Given problem — Repeat exactly, and only, the lines below starting at the line that contains "Model this object in Blender with bpy, using" and ending at the line that contains "three doubled runs.", inclusive of both.

═══ Extracted records ═══

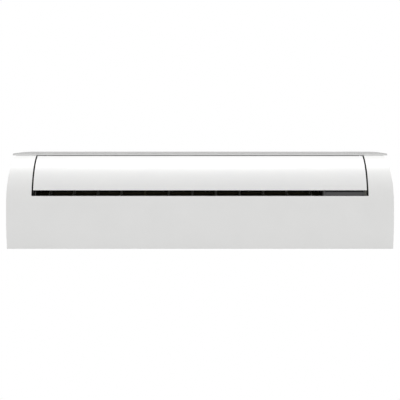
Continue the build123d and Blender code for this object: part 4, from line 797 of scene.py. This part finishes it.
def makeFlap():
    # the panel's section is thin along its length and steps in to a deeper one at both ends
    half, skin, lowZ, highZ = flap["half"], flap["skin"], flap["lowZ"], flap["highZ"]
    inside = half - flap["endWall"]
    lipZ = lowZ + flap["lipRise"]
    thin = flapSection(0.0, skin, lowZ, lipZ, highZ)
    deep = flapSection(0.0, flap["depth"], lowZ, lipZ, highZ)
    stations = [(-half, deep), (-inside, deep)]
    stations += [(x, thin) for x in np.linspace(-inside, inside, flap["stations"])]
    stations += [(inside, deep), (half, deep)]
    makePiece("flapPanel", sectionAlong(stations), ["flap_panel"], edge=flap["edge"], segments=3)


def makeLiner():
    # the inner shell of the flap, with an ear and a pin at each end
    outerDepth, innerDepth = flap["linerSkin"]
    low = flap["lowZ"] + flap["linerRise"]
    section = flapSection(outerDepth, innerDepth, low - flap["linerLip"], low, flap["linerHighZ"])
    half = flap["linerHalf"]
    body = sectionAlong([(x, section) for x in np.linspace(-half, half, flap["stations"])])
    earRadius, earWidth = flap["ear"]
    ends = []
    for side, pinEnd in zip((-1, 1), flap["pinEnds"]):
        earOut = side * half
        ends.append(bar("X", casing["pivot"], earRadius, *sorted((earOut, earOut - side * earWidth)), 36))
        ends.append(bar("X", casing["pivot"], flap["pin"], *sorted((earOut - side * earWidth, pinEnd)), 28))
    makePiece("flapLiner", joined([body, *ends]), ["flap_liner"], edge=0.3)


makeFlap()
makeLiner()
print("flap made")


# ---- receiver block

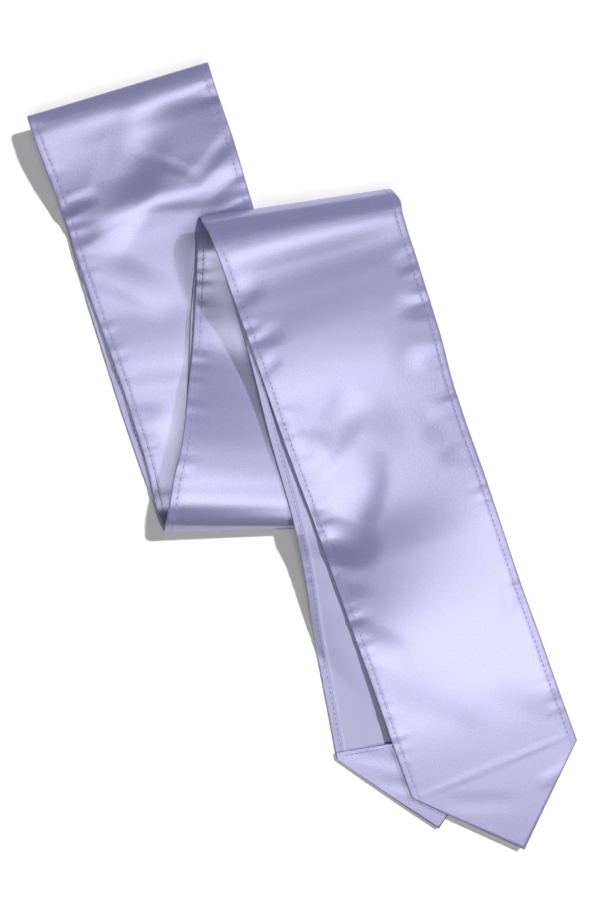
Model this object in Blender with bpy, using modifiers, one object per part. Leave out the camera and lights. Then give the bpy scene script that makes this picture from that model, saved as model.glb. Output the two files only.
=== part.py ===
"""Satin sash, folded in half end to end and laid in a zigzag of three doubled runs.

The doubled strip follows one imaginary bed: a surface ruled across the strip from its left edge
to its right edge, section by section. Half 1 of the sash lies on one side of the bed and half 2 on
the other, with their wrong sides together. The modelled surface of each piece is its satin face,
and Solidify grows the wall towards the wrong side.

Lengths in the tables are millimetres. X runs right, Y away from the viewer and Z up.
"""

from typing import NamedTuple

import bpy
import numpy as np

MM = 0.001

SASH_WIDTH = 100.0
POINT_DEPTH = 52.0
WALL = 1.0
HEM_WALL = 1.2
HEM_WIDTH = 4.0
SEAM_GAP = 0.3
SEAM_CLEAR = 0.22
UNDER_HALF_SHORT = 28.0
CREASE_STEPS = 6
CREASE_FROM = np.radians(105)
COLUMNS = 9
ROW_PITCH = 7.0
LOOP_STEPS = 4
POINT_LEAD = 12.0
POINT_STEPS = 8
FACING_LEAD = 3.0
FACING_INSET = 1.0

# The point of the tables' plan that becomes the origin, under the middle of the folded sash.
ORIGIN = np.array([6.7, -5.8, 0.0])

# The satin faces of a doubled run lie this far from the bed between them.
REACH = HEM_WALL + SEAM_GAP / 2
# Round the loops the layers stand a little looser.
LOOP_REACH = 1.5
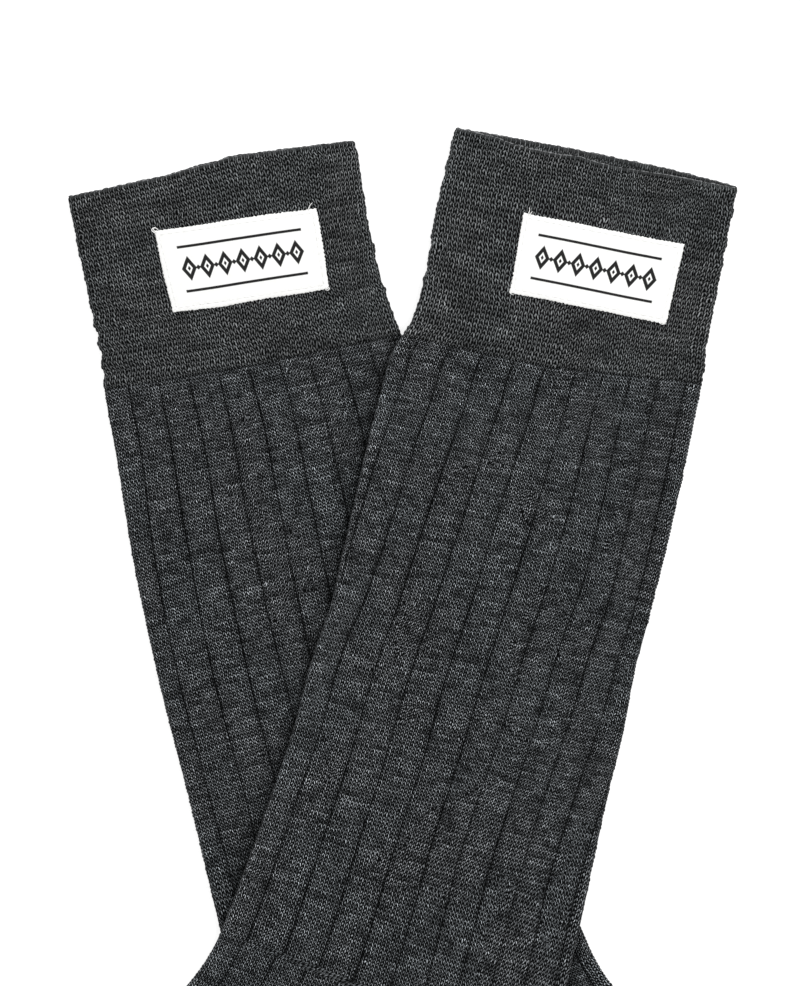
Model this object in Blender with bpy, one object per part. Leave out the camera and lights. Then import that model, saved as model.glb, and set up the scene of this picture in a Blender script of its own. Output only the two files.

═══

Solved problem —
Model this object in Blender with bpy, using modifiers, one object per part. Leave out the camera and lights. Then give the bpy scene script that makes this picture from that model, saved as model.glb. Output the two files only.
=== part.py ===
"""Satin sash, folded in half end to end and laid in a zigzag of three doubled runs.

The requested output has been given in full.